▶ _Part of a data file_:
-- Start --
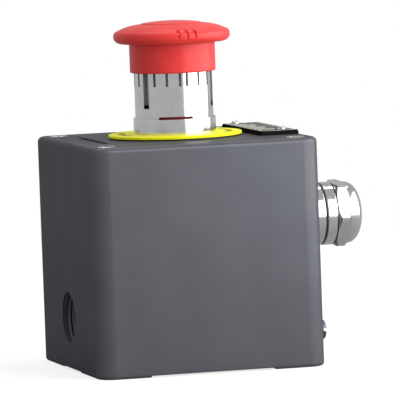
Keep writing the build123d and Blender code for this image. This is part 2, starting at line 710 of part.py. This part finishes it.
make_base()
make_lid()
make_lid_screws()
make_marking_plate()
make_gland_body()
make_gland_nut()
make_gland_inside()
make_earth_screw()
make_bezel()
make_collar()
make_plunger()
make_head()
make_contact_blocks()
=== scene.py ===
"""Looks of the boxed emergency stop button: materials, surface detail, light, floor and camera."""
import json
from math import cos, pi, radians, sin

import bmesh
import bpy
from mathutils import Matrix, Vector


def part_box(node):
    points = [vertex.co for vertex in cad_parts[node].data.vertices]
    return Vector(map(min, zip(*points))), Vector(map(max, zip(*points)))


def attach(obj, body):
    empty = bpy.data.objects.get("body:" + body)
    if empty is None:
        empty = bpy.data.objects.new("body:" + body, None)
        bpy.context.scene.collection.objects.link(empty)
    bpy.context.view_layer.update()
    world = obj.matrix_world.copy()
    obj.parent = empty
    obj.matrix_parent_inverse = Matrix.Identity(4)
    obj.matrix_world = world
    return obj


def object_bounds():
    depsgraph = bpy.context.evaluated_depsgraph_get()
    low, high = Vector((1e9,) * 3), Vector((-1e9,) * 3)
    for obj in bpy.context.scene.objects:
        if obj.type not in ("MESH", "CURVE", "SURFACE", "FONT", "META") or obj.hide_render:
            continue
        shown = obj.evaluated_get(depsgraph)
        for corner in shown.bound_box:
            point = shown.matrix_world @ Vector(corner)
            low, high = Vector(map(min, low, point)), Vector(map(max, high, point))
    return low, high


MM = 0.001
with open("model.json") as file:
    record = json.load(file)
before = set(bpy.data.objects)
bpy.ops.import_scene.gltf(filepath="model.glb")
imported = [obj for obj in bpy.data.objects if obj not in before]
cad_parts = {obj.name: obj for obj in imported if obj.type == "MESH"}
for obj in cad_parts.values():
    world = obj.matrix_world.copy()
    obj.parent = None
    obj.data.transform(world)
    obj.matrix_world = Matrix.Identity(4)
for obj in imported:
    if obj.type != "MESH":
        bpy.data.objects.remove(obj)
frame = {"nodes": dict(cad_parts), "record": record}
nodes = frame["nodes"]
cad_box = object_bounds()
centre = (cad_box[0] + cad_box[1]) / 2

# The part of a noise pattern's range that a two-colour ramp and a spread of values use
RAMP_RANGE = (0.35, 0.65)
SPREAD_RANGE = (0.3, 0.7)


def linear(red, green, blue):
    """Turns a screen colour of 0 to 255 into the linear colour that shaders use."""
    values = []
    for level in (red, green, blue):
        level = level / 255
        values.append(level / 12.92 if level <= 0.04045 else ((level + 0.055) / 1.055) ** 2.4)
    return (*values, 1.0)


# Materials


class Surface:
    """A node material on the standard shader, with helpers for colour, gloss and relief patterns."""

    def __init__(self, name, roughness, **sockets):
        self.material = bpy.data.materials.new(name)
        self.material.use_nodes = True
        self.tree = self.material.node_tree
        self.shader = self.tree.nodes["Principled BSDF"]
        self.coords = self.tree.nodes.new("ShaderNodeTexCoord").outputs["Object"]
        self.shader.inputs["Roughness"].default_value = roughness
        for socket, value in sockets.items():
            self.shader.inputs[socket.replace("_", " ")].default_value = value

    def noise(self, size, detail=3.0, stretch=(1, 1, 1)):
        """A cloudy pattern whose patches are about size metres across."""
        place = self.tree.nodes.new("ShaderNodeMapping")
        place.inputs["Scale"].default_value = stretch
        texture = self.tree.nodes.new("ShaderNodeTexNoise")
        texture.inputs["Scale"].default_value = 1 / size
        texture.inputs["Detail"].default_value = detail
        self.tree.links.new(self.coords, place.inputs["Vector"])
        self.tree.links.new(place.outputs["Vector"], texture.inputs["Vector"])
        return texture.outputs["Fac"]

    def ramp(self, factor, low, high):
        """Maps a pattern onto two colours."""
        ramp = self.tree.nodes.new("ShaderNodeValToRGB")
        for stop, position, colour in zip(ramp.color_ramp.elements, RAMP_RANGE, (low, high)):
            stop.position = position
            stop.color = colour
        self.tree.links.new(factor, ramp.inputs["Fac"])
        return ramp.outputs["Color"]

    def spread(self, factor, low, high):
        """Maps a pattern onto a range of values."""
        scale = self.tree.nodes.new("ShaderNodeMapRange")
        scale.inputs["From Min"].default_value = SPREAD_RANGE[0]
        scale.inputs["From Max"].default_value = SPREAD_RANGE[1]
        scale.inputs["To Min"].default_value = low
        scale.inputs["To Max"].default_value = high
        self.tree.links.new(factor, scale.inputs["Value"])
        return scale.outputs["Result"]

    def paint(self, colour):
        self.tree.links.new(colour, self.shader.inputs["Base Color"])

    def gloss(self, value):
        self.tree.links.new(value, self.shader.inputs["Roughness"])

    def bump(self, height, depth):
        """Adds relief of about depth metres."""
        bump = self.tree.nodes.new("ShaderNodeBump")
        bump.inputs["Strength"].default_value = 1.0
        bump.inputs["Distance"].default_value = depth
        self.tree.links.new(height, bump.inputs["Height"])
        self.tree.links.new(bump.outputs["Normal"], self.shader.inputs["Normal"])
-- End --
-- Start --
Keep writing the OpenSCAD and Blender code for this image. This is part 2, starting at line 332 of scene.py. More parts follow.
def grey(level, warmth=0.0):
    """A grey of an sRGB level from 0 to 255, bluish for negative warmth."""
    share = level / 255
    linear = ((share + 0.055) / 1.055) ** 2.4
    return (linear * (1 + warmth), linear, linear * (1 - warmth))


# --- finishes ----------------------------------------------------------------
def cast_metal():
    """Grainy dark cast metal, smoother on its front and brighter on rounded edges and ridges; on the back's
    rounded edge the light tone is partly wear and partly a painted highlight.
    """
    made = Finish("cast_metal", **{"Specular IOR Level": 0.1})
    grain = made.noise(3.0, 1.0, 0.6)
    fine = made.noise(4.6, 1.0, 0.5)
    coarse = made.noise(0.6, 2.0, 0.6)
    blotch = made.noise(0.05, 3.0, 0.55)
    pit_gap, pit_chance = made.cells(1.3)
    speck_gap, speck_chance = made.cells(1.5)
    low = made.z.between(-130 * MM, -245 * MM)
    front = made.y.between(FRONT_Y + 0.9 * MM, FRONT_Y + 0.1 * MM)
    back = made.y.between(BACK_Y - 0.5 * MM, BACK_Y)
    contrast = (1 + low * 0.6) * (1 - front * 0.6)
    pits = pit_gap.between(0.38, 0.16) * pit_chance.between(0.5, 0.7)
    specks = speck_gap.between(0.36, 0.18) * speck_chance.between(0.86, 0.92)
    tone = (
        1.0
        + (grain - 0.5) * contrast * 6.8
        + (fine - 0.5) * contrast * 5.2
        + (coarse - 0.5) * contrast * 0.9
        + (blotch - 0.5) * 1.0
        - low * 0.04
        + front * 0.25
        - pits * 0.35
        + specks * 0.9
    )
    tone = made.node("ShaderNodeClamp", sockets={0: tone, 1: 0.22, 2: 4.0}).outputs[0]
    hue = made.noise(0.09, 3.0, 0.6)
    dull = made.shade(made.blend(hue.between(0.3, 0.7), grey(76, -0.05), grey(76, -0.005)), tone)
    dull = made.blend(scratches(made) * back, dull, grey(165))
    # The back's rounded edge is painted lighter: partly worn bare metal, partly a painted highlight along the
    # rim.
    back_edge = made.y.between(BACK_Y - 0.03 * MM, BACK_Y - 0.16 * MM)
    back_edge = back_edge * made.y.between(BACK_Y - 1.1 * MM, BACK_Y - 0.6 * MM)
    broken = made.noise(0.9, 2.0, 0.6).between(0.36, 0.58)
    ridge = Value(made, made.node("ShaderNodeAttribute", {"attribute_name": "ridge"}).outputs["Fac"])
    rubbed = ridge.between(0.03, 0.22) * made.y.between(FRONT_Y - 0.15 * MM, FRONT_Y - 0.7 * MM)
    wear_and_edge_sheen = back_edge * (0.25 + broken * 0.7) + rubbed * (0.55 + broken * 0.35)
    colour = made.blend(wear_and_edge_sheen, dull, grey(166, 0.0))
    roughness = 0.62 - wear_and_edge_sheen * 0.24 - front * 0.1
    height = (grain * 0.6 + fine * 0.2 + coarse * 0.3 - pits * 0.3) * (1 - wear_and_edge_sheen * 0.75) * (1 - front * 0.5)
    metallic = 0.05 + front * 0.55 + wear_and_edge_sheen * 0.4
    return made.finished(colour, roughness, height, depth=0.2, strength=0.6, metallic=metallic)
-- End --
-- Start --
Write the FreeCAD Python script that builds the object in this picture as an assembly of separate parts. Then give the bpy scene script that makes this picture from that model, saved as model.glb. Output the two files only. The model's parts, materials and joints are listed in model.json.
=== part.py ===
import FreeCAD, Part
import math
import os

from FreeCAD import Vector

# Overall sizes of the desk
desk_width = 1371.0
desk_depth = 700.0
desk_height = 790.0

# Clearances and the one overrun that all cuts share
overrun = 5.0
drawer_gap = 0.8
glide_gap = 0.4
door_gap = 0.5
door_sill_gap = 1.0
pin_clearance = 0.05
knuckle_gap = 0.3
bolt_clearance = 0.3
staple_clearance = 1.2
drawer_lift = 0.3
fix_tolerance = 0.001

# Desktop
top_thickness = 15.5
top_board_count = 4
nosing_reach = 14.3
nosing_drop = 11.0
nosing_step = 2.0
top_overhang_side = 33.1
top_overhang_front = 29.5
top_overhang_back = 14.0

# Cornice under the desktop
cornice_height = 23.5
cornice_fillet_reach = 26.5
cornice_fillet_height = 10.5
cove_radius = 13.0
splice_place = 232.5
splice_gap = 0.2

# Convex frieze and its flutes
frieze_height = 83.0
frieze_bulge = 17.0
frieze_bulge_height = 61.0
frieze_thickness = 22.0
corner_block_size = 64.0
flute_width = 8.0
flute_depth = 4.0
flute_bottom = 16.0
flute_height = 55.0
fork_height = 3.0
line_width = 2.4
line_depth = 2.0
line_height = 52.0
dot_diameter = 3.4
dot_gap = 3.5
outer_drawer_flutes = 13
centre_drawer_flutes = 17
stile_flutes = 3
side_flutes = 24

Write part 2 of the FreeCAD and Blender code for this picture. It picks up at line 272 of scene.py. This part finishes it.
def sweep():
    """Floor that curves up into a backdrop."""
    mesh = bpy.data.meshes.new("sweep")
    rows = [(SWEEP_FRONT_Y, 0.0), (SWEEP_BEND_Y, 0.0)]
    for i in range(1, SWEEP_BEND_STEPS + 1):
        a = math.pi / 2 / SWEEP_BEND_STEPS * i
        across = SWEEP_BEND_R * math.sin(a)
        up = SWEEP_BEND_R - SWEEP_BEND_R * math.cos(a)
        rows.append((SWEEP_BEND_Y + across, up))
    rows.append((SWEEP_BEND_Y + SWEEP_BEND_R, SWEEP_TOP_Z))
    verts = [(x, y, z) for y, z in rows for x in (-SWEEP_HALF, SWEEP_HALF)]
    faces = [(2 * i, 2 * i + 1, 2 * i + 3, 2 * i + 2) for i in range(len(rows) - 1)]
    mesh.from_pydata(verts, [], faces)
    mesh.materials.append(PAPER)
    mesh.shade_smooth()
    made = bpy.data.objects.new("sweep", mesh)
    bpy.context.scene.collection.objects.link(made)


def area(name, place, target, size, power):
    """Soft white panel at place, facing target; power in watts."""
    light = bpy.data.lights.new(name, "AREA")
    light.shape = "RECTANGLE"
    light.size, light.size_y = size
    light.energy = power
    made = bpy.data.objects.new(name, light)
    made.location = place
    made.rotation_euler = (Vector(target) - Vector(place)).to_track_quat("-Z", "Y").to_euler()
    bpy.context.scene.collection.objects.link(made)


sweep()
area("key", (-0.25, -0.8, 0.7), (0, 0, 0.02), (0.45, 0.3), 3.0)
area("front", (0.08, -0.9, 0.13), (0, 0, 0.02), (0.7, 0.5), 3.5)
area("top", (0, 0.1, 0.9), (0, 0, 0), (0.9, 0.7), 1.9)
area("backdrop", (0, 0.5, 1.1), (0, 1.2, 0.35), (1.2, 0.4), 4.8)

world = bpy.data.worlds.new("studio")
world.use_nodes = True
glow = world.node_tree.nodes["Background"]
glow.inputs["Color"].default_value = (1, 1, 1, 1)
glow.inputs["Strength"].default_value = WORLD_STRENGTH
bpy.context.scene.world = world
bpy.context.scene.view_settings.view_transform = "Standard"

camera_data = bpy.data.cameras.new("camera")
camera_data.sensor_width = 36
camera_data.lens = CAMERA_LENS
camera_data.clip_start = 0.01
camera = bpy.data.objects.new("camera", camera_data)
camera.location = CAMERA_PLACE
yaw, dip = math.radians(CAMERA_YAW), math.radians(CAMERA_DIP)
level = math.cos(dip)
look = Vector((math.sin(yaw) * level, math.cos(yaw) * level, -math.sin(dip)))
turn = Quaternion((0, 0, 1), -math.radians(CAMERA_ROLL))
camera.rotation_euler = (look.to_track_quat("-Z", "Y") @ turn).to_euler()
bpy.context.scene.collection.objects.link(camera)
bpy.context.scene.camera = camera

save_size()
-- End --
▶ _WHAT IS NEEDED_: From the line with "points = [vertex.co" through the line with "if empty is", set down every line exactly and nothing besides.

▶ _RESPONSE TO THIS TASK_:
    points = [vertex.co for vertex in cad_parts[node].data.vertices]
    return Vector(map(min, zip(*points))), Vector(map(max, zip(*points)))


def attach(obj, body):
    empty = bpy.data.objects.get("body:" + body)
    if empty is None:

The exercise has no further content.